Each record is to be printed again precisely as it reads.
______________________________
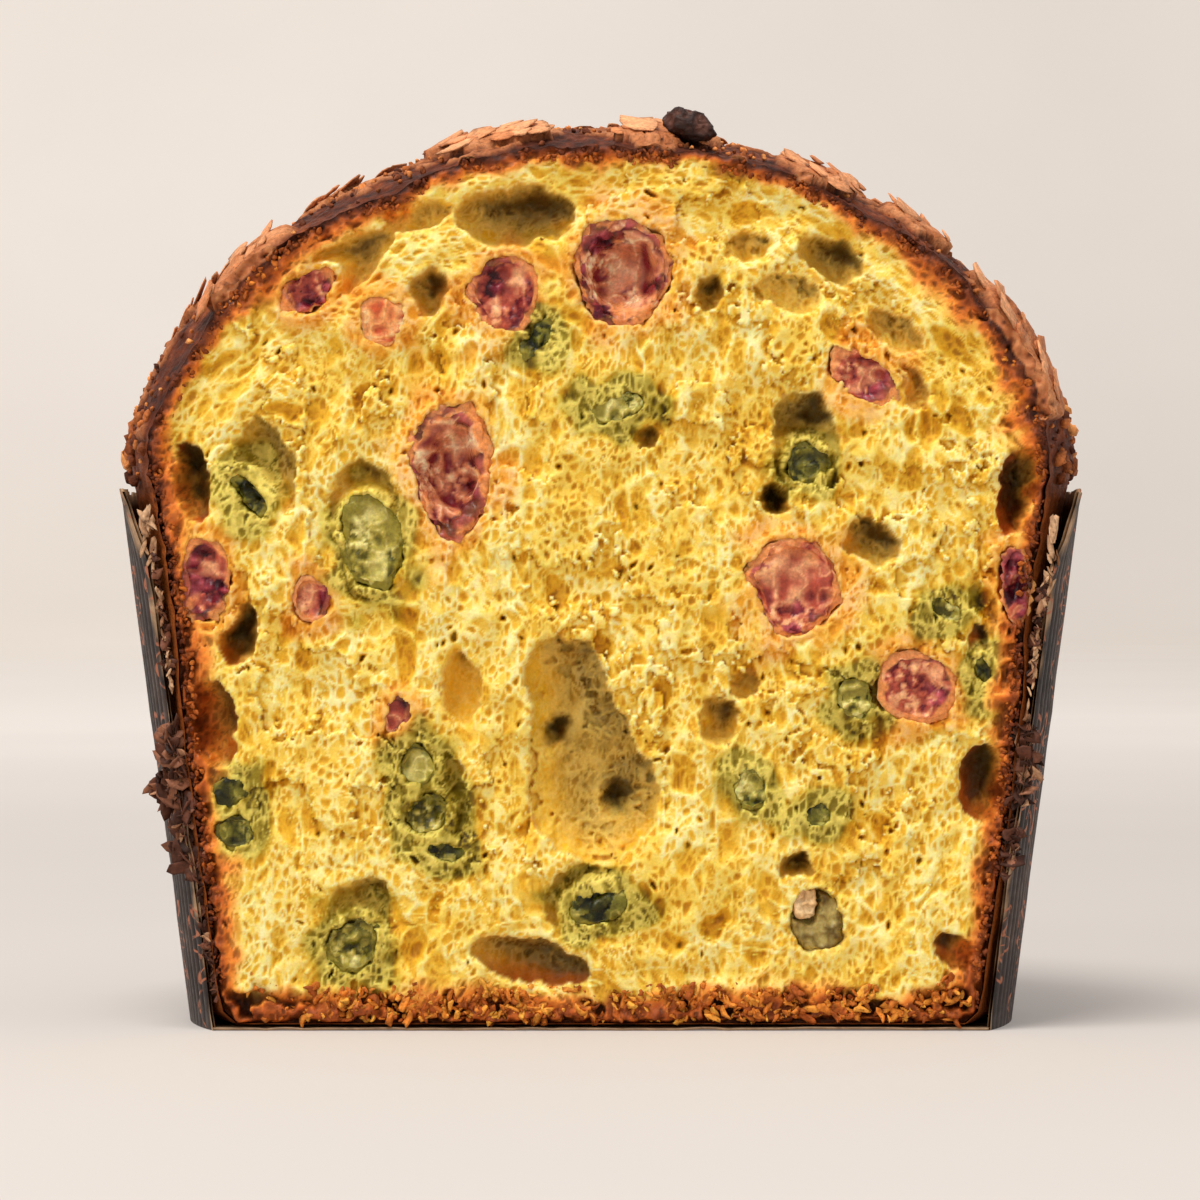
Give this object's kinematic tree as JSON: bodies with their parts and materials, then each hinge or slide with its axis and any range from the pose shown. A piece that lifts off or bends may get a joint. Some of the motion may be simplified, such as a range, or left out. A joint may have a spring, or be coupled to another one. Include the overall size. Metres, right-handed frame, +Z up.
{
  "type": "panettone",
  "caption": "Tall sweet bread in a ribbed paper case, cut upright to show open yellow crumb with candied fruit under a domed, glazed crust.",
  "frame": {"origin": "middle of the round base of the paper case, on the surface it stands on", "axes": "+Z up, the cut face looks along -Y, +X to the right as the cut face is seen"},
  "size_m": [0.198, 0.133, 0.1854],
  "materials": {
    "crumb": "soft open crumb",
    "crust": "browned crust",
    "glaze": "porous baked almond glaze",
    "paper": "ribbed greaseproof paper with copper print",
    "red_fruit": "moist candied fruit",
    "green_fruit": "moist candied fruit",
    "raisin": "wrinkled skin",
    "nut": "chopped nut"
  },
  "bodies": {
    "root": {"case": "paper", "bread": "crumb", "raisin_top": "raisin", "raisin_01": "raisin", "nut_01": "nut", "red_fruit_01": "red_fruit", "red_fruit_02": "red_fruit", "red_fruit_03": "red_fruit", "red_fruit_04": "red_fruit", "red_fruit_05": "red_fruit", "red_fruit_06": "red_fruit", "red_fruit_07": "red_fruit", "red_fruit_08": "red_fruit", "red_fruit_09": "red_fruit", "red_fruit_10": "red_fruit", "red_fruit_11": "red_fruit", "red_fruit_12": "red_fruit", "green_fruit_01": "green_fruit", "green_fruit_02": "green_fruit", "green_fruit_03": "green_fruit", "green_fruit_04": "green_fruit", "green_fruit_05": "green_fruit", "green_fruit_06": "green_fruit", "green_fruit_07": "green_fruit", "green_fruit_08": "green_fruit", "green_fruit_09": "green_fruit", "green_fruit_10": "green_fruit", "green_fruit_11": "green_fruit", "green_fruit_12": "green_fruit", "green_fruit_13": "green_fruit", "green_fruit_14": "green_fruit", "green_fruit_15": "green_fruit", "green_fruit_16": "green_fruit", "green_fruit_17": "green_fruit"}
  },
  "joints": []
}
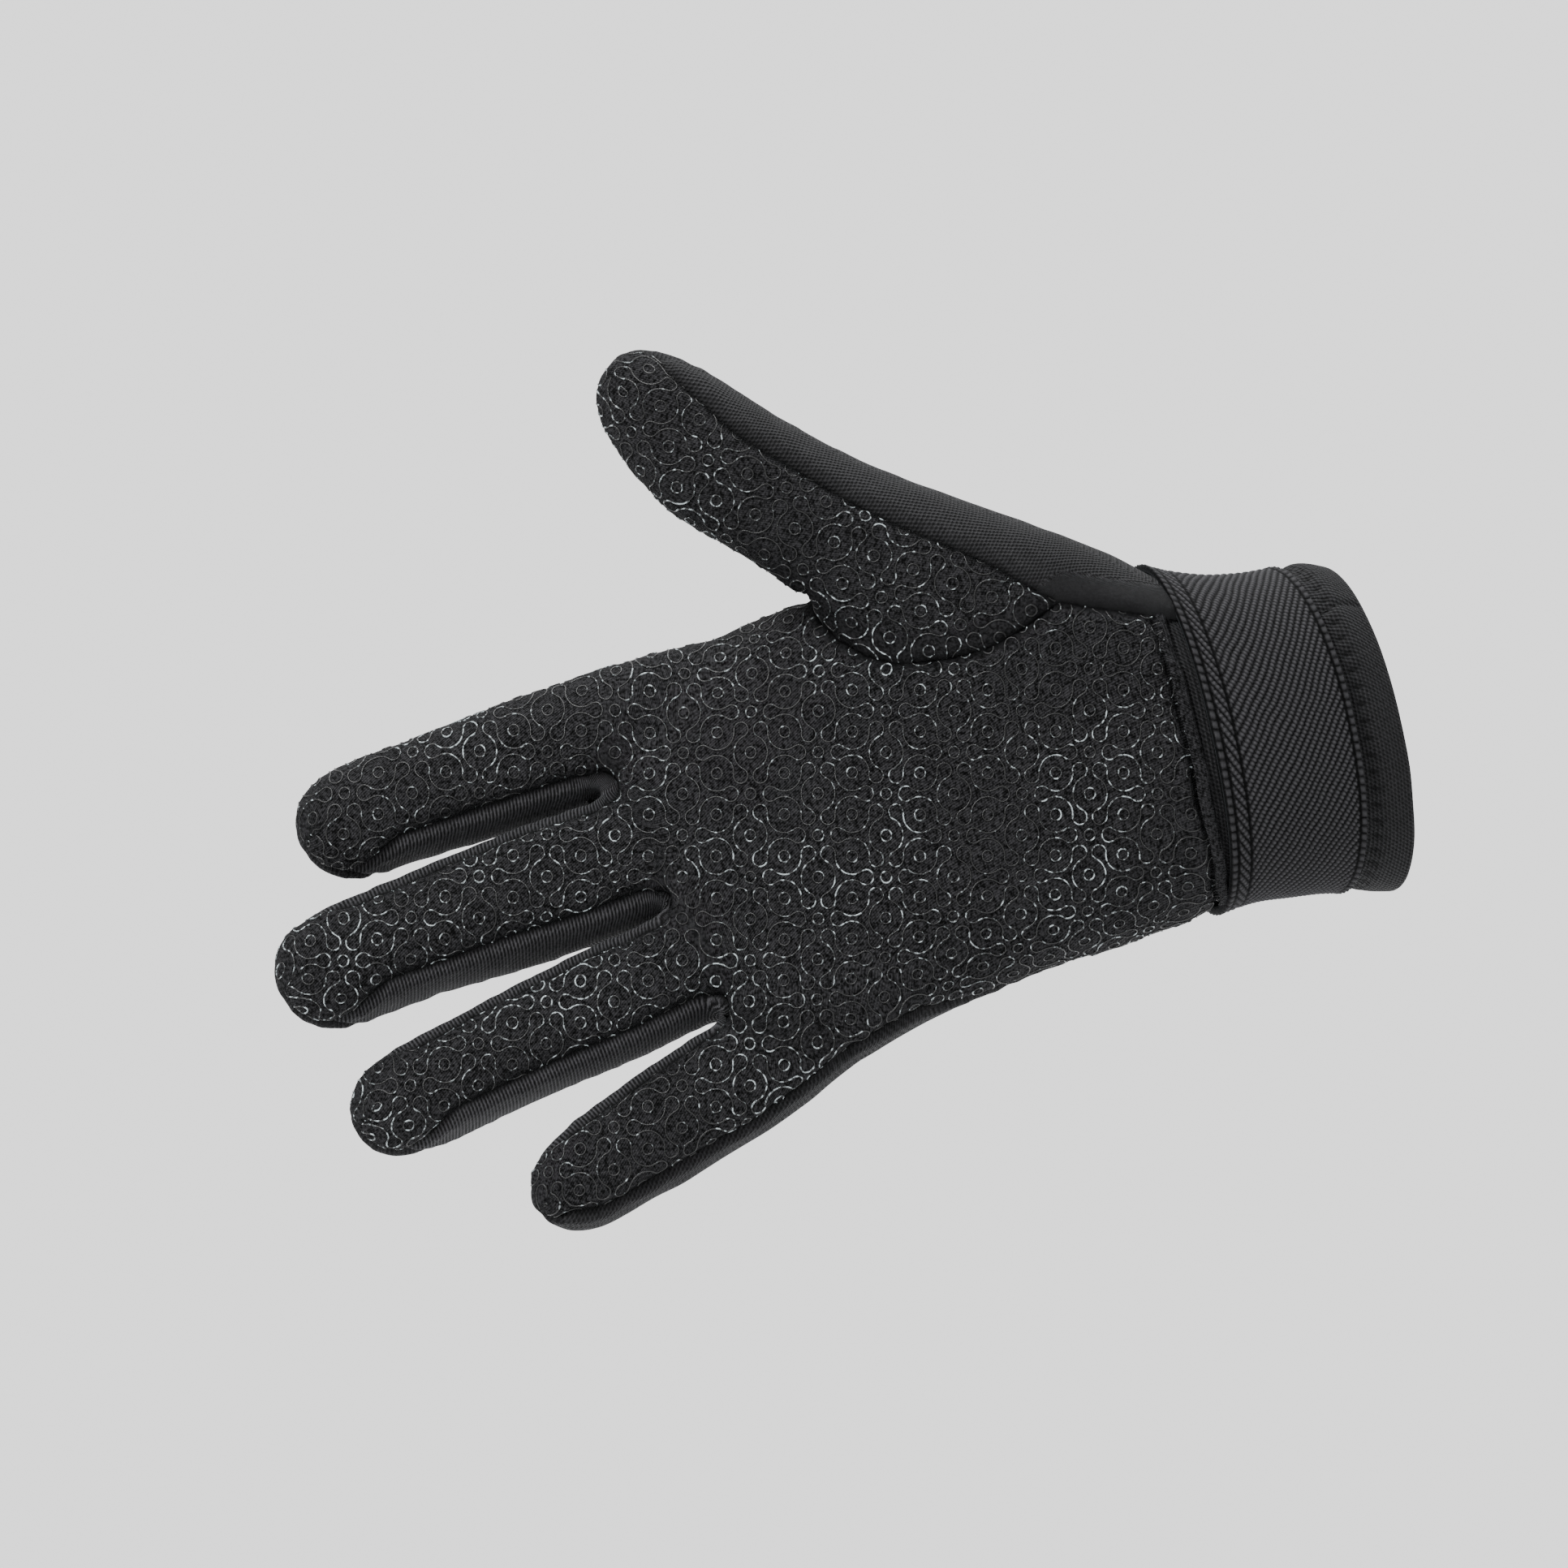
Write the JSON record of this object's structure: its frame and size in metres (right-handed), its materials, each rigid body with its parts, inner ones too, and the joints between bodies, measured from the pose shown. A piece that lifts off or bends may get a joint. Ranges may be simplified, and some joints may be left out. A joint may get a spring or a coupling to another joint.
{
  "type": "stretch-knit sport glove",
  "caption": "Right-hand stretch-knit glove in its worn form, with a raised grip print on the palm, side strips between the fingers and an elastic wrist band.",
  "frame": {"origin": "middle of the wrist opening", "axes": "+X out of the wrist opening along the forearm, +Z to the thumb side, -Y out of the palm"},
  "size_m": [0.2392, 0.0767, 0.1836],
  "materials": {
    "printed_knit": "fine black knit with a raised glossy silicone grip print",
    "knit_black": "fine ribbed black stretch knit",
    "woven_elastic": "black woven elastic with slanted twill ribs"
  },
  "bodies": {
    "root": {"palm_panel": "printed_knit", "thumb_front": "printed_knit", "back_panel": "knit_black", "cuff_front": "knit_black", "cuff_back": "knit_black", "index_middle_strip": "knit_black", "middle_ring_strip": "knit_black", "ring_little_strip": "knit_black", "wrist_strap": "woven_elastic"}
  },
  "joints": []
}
______________________________
= CORRECT RESULT =
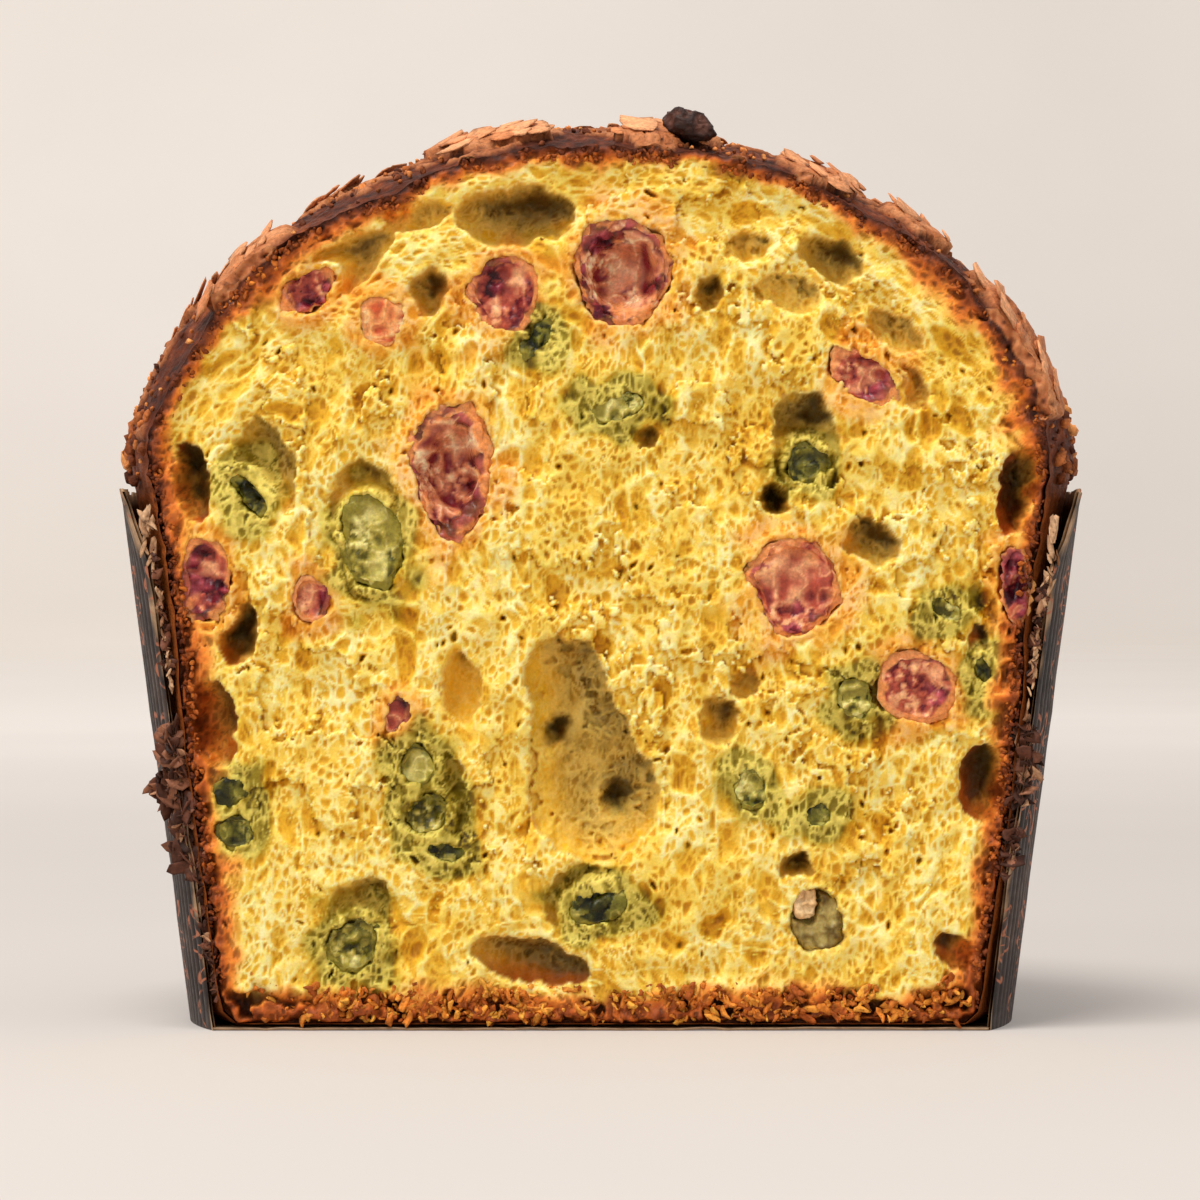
Give this object's kinematic tree as JSON: bodies with their parts and materials, then each hinge or slide with its axis and any range from the pose shown. A piece that lifts off or bends may get a joint. Some of the motion may be simplified, such as a range, or left out. A joint may have a spring, or be coupled to another one. Include the overall size. Metres, right-handed frame, +Z up.
{
  "type": "panettone",
  "caption": "Tall sweet bread in a ribbed paper case, cut upright to show open yellow crumb with candied fruit under a domed, glazed crust.",
  "frame": {"origin": "middle of the round base of the paper case, on the surface it stands on", "axes": "+Z up, the cut face looks along -Y, +X to the right as the cut face is seen"},
  "size_m": [0.198, 0.133, 0.1854],
  "materials": {
    "crumb": "soft open crumb",
    "crust": "browned crust",
    "glaze": "porous baked almond glaze",
    "paper": "ribbed greaseproof paper with copper print",
    "red_fruit": "moist candied fruit",
    "green_fruit": "moist candied fruit",
    "raisin": "wrinkled skin",
    "nut": "chopped nut"
  },
  "bodies": {
    "root": {"case": "paper", "bread": "crumb", "raisin_top": "raisin", "raisin_01": "raisin", "nut_01": "nut", "red_fruit_01": "red_fruit", "red_fruit_02": "red_fruit", "red_fruit_03": "red_fruit", "red_fruit_04": "red_fruit", "red_fruit_05": "red_fruit", "red_fruit_06": "red_fruit", "red_fruit_07": "red_fruit", "red_fruit_08": "red_fruit", "red_fruit_09": "red_fruit", "red_fruit_10": "red_fruit", "red_fruit_11": "red_fruit", "red_fruit_12": "red_fruit", "green_fruit_01": "green_fruit", "green_fruit_02": "green_fruit", "green_fruit_03": "green_fruit", "green_fruit_04": "green_fruit", "green_fruit_05": "green_fruit", "green_fruit_06": "green_fruit", "green_fruit_07": "green_fruit", "green_fruit_08": "green_fruit", "green_fruit_09": "green_fruit", "green_fruit_10": "green_fruit", "green_fruit_11": "green_fruit", "green_fruit_12": "green_fruit", "green_fruit_13": "green_fruit", "green_fruit_14": "green_fruit", "green_fruit_15": "green_fruit", "green_fruit_16": "green_fruit", "green_fruit_17": "green_fruit"}
  },
  "joints": []
}
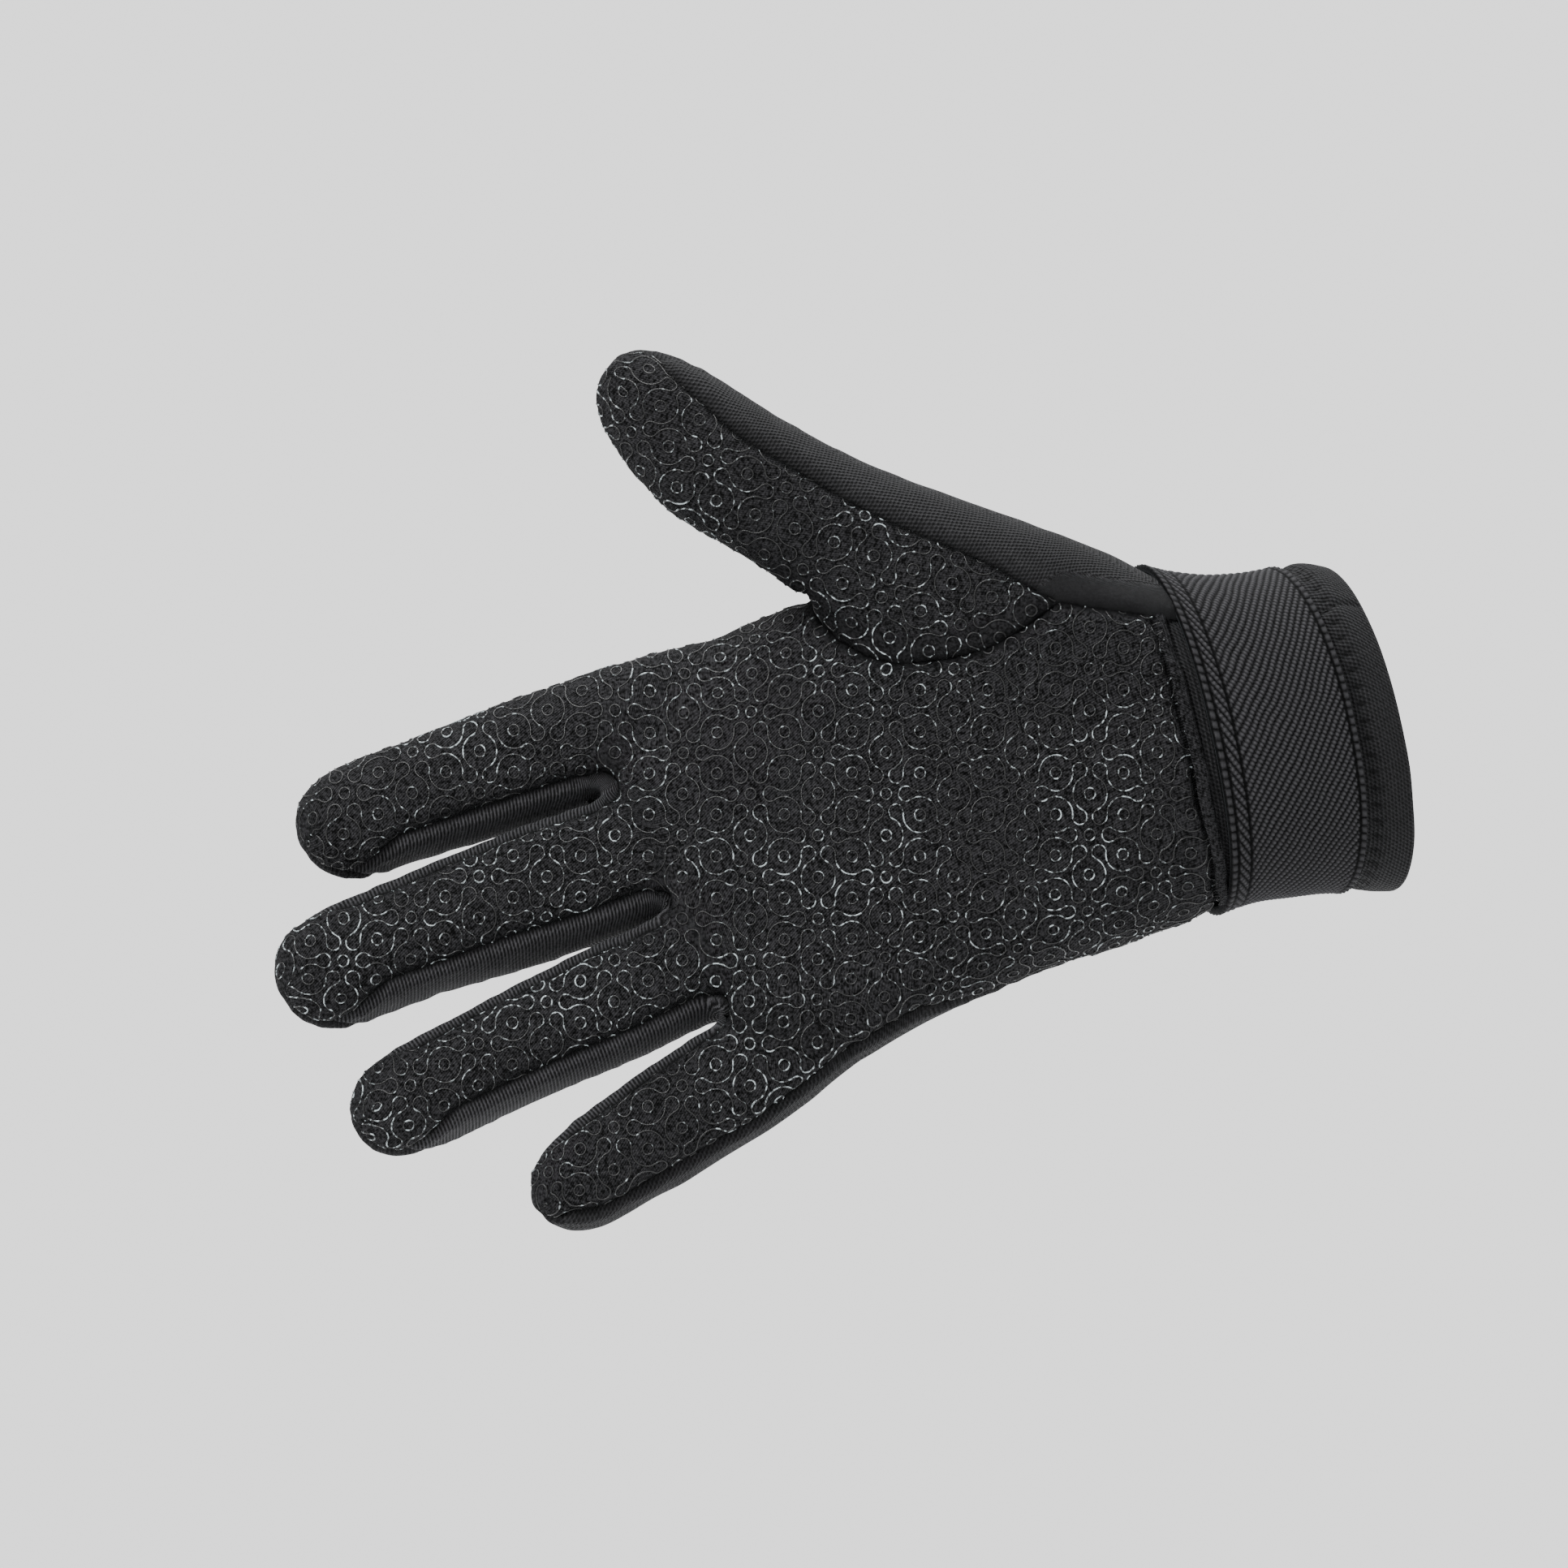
Write the JSON record of this object's structure: its frame and size in metres (right-handed), its materials, each rigid body with its parts, inner ones too, and the joints between bodies, measured from the pose shown. A piece that lifts off or bends may get a joint. Ranges may be simplified, and some joints may be left out. A joint may get a spring or a coupling to another joint.
{
  "type": "stretch-knit sport glove",
  "caption": "Right-hand stretch-knit glove in its worn form, with a raised grip print on the palm, side strips between the fingers and an elastic wrist band.",
  "frame": {"origin": "middle of the wrist opening", "axes": "+X out of the wrist opening along the forearm, +Z to the thumb side, -Y out of the palm"},
  "size_m": [0.2392, 0.0767, 0.1836],
  "materials": {
    "printed_knit": "fine black knit with a raised glossy silicone grip print",
    "knit_black": "fine ribbed black stretch knit",
    "woven_elastic": "black woven elastic with slanted twill ribs"
  },
  "bodies": {
    "root": {"palm_panel": "printed_knit", "thumb_front": "printed_knit", "back_panel": "knit_black", "cuff_front": "knit_black", "cuff_back": "knit_black", "index_middle_strip": "knit_black", "middle_ring_strip": "knit_black", "ring_little_strip": "knit_black", "wrist_strap": "woven_elastic"}
  },
  "joints": []
}